Voting in Space

By Shelbi Etscorn

Unless you’ve been living under a rock, you are probably aware that we are coming very close to US election day. This year’s election has been notable for a litany of reasons. Not just because of the candidates but also the country’s scramble to try and figure out how to handle mail-in voting along with the standard in-person voting and those who cast absentee ballots. Absentee ballots are used by US citizens who are currently living abroad such as military men and women who are currently deployed as well as their families who are of voting age. You may wonder, what is the farthest distance from the United States that an American citizen has ever cast a ballot in an election. Well the answer is quite far, out of this world even.

Early on in its creation, astronauts aboard the International Space Station generally only stayed aboard for a few days, maybe a week at a time. This made it quite easy for them to either send in a mail in ballot before launch or simply vote in person when they got home. Today, however, astronauts spend months aboard the ISS. And since no one wanted to make the argument that the brave men and women aboard the space station should forfeit their right to vote, other arrangements had to be made.

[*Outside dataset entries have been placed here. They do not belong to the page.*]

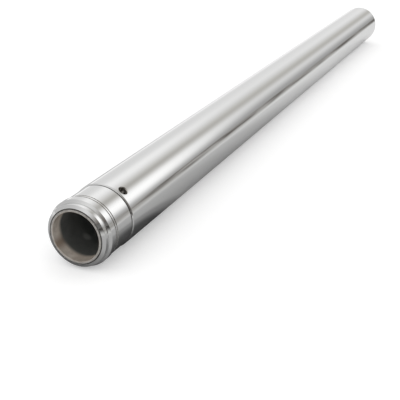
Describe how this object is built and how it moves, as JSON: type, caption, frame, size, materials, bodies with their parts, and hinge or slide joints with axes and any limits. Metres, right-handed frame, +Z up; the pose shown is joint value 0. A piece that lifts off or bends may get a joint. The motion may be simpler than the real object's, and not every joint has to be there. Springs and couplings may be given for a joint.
{
  "type": "motorcycle fork tube",
  "caption": "Chromed telescopic fork tube with a stepped lower end, bushing seat, oil hole and internally threaded upper end.",
  "frame": {"origin": "on the floor under the middle of the tube, which lies on its side", "axes": "+X along the tube from the stepped lower end to the threaded upper end, +Z up"},
  "size_m": [0.616, 0.039, 0.039],
  "materials": {
    "chrome_tube": "ground and polished hard chrome on steel"
  },
  "bodies": {
    "root": {"fork_tube": "chrome_tube"}
  },
  "joints": []
}
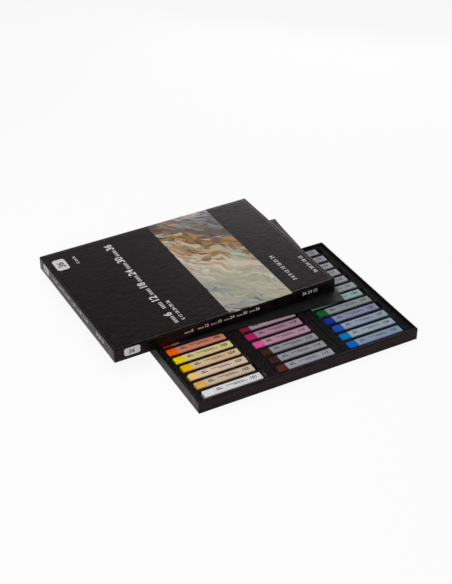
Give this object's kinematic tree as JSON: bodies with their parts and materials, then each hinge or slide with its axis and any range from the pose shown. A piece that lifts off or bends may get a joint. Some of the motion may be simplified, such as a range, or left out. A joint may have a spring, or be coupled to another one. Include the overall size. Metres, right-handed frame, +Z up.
{
  "type": "soft pastel set box",
  "caption": "Shallow black board tray with slotted foam holding square soft pastels in paper sleeves, a thin foam cover sheet and a lift-off board lid lying askew on it.",
  "frame": {"origin": "centre of the tray's underside, on the surface that the box stands on", "axes": "+X along the tray's front edge to the right, in line with the pastels, +Y to the back, +Z up"},
  "size_m": [0.3092, 0.2975, 0.0307],
  "materials": {
    "grey_board": "matte",
    "black_wrap": "satin",
    "black_foam": "matte",
    "sheet_foam": "matte",
    "covered_sleeve_paper": "matte",
    "pastel_white": "matte",
    "sleeve_white": "matte",
    "pastel_ochre": "matte",
    "sleeve_ochre": "matte",
    "pastel_peach": "matte",
    "sleeve_peach": "matte",
    "pastel_golden_yellow": "matte",
    "sleeve_golden_yellow": "matte",
    "pastel_lemon_yellow": "matte",
    "sleeve_lemon_yellow": "matte",
    "pastel_orange": "matte",
    "pastel_red_orange": "matte",
    "pastel_scarlet": "matte",
    "pastel_carmine": "matte",
    "pastel_rust": "matte",
    "pastel_terracotta": "matte",
    "pastel_rose": "matte",
    "pastel_red_brown": "matte",
    "sleeve_red_brown": "matte",
    "pastel_dark_brown": "matte",
    "sleeve_dark_brown": "matte",
    "pastel_umber": "matte",
    "sleeve_umber": "matte",
    "pastel_hot_pink": "matte",
    "sleeve_hot_pink": "matte",
    "pastel_magenta": "matte",
    "sleeve_magenta": "matte",
    "pastel_crimson": "matte",
    "pastel_purple": "matte",
    "pastel_violet": "matte",
    "pastel_mauve": "matte",
    "pastel_plum": "matte",
    "pastel_lilac": "matte",
    "pastel_indigo": "matte",
    "pastel_azure": "matte",
    "sleeve_azure": "matte",
    "pastel_cerulean": "matte",
    "sleeve_cerulean": "matte",
    "pastel_cobalt_blue": "matte",
    "sleeve_cobalt_blue": "matte",
    "pastel_ultramarine": "matte",
    "sleeve_ultramarine": "matte",
    "pastel_green": "matte",
    "sleeve_green": "matte",
    "pastel_mint": "matte",
    "pastel_sage": "matte",
    "pastel_grey_green": "matte",
    "pastel_light_grey": "matte",
    "pastel_middle_grey": "matte",
    "pastel_dark_grey": "matte",
    "pastel_black": "matte"
  },
  "bodies": {
    "tray": {"tray_board": "grey_board", "tray_wrap": "black_wrap", "foam_base_pad": "black_foam", "foam_block_left": "black_foam", "foam_block_right": "black_foam", "covered_sleeves": "covered_sleeve_paper", "pastel_orange": "pastel_orange", "pastel_red_orange": "pastel_red_orange", "pastel_scarlet": "pastel_scarlet", "pastel_carmine": "pastel_carmine", "pastel_rust": "pastel_rust", "pastel_terracotta": "pastel_terracotta", "pastel_rose": "pastel_rose", "pastel_crimson": "pastel_crimson", "pastel_purple": "pastel_purple", "pastel_violet": "pastel_violet", "pastel_mauve": "pastel_mauve", "pastel_plum": "pastel_plum", "pastel_lilac": "pastel_lilac", "pastel_indigo": "pastel_indigo", "pastel_mint": "pastel_mint", "pastel_sage": "pastel_sage", "pastel_grey_green": "pastel_grey_green", "pastel_light_grey": "pastel_light_grey", "pastel_middle_grey": "pastel_middle_grey", "pastel_dark_grey": "pastel_dark_grey", "pastel_black": "pastel_black"},
    "cover_sheet": {"cover_sheet": "sheet_foam"},
    "lid": {"lid_board": "grey_board", "lid_wrap": "black_wrap"},
    "white_pastel": {"pastel_white": "pastel_white", "sleeve_white": "sleeve_white"},
    "ochre_pastel": {"pastel_ochre": "pastel_ochre", "sleeve_ochre": "sleeve_ochre"},
    "peach_pastel": {"pastel_peach": "pastel_peach", "sleeve_peach": "sleeve_peach"},
    "golden_yellow_pastel": {"pastel_golden_yellow": "pastel_golden_yellow", "sleeve_golden_yellow": "sleeve_golden_yellow"},
    "lemon_yellow_pastel": {"pastel_lemon_yellow": "pastel_lemon_yellow", "sleeve_lemon_yellow": "sleeve_lemon_yellow"},
    "red_brown_pastel": {"pastel_red_brown": "pastel_red_brown", "sleeve_red_brown": "sleeve_red_brown"},
    "dark_brown_pastel": {"pastel_dark_brown": "pastel_dark_brown", "sleeve_dark_brown": "sleeve_dark_brown"},
    "umber_pastel": {"pastel_umber": "pastel_umber", "sleeve_umber": "sleeve_umber"},
    "hot_pink_pastel": {"pastel_hot_pink": "pastel_hot_pink", "sleeve_hot_pink": "sleeve_hot_pink"},
    "magenta_pastel": {"pastel_magenta": "pastel_magenta", "sleeve_magenta": "sleeve_magenta"},
    "azure_pastel": {"pastel_azure": "pastel_azure", "sleeve_azure": "sleeve_azure"},
    "cerulean_pastel": {"pastel_cerulean": "pastel_cerulean", "sleeve_cerulean": "sleeve_cerulean"},
    "cobalt_blue_pastel": {"pastel_cobalt_blue": "pastel_cobalt_blue", "sleeve_cobalt_blue": "sleeve_cobalt_blue"},
    "ultramarine_pastel": {"pastel_ultramarine": "pastel_ultramarine", "sleeve_ultramarine": "sleeve_ultramarine"},
    "green_pastel": {"pastel_green": "pastel_green", "sleeve_green": "sleeve_green"}
  },
  "joints": [
    {"name": "cover_sheet_lift", "type": "slide", "parent": "tray", "child": "cover_sheet", "axis": [0, 0, 1], "range_m": [0, 0.08]},
    {"name": "lid_lift", "type": "slide", "parent": "cover_sheet", "child": "lid", "axis": [0, 0, 1], "range_m": [0, 0.08]},
    {"name": "white_lift", "type": "slide", "parent": "tray", "child": "white_pastel", "axis": [0, 0, 1], "range_m": [0, 0.06]},
    {"name": "ochre_lift", "type": "slide", "parent": "tray", "child": "ochre_pastel", "axis": [0, 0, 1], "range_m": [0, 0.06]},
    {"name": "peach_lift", "type": "slide", "parent": "tray", "child": "peach_pastel", "axis": [0, 0, 1], "range_m": [0, 0.06]},
    {"name": "golden_yellow_lift", "type": "slide", "parent": "tray", "child": "golden_yellow_pastel", "axis": [0, 0, 1], "range_m": [0, 0.06]},
    {"name": "lemon_yellow_lift", "type": "slide", "parent": "tray", "child": "lemon_yellow_pastel", "axis": [0, 0, 1], "range_m": [0, 0.06]},
    {"name": "red_brown_lift", "type": "slide", "parent": "tray", "child": "red_brown_pastel", "axis": [0, 0, 1], "range_m": [0, 0.06]},
    {"name": "dark_brown_lift", "type": "slide", "parent": "tray", "child": "dark_brown_pastel", "axis": [0, 0, 1], "range_m": [0, 0.06]},
    {"name": "umber_lift", "type": "slide", "parent": "tray", "child": "umber_pastel", "axis": [0, 0, 1], "range_m": [0, 0.06]},
    {"name": "hot_pink_lift", "type": "slide", "parent": "tray", "child": "hot_pink_pastel", "axis": [0, 0, 1], "range_m": [0, 0.06]},
    {"name": "magenta_lift", "type": "slide", "parent": "tray", "child": "magenta_pastel", "axis": [0, 0, 1], "range_m": [0, 0.06]},
    {"name": "azure_lift", "type": "slide", "parent": "tray", "child": "azure_pastel", "axis": [0, 0, 1], "range_m": [0, 0.06]},
    {"name": "cerulean_lift", "type": "slide", "parent": "tray", "child": "cerulean_pastel", "axis": [0, 0, 1], "range_m": [0, 0.06]},
    {"name": "cobalt_blue_lift", "type": "slide", "parent": "tray", "child": "cobalt_blue_pastel", "axis": [0, 0, 1], "range_m": [0, 0.06]},
    {"name": "ultramarine_lift", "type": "slide", "parent": "tray", "child": "ultramarine_pastel", "axis": [0, 0, 1], "range_m": [0, 0.06]},
    {"name": "green_lift", "type": "slide", "parent": "tray", "child": "green_pastel", "axis": [0, 0, 1], "range_m": [0, 0.06]}
  ]
}
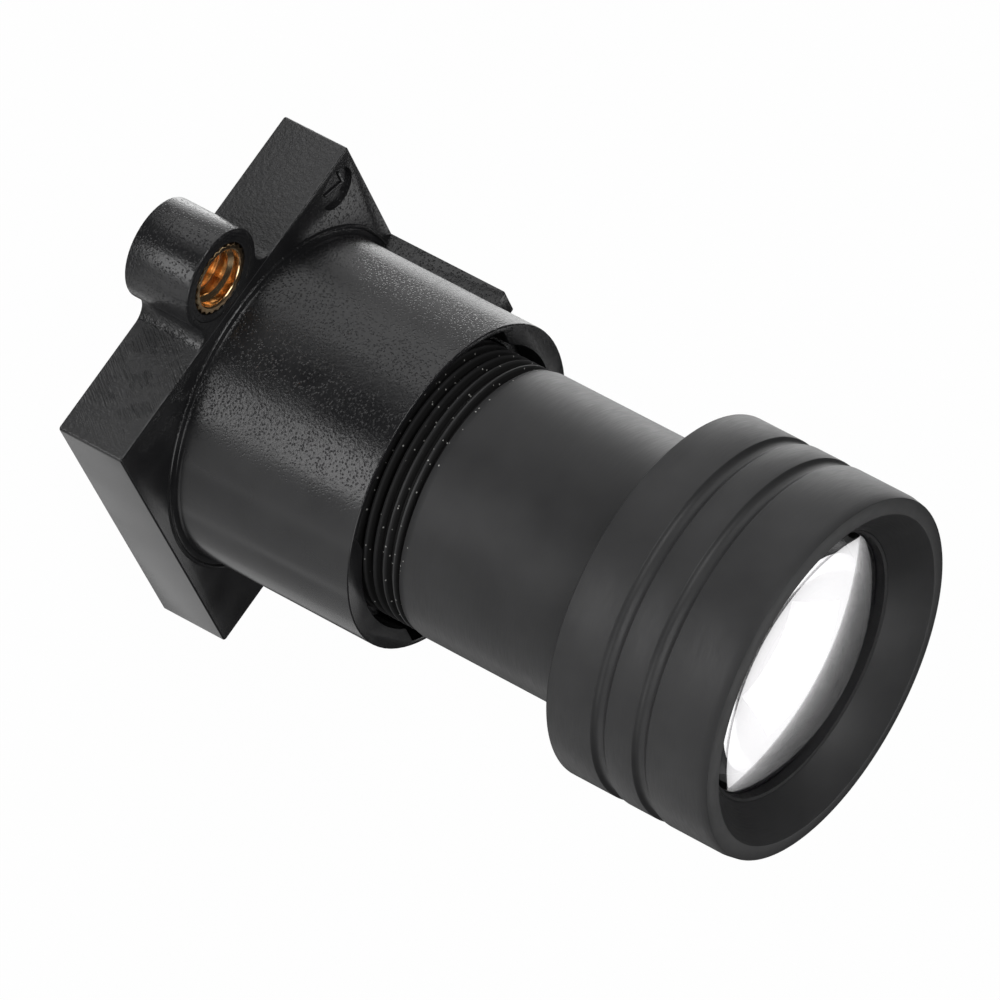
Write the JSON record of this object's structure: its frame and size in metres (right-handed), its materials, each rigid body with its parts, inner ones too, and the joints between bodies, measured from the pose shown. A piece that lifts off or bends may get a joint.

Just like with anyone else wishing to cast an absentee ballot, astronauts first fill out a Federal Postcard Application prior to their launch date. Once this application has been approved, it’s actually a pretty easy process to allow them to vote. First a test ballot is sent to NASA where it can be filled out by the astronaut and sent back to ground control, who then email it to the county clerk where the astronaut is registered to vote. If this test proves successful, a secure ballot will be sent from the county clerk, to NASA, to the astronaut, and all the way back again in a similar way. And voila! A vote has been cast from our planet’s orbit.

Astronauts have been able to vote from space since 1997. This year there will be four American astronauts aboard the space station who have already filled out the necessary applications to be able to cast their vote from space. Katie Rubins, a member of Expedition 63/64 will be aboard as well as three astronauts who will arrive from the SpaceX Crew Dragon. The latter are scheduled to launch on October 31st. For Rubins, this will actually be her second time casting her ballot from space. She was also aboard the ISS during the 2016 election and voted in the same way she will be doing this year.

If Americans who are currently whizzing around our planet are still able to find a way to vote, they’ve pretty much ruined any excuse the rest of us could possibly have for ignoring our civic duty. No matter who you vote for, get out and vote this year!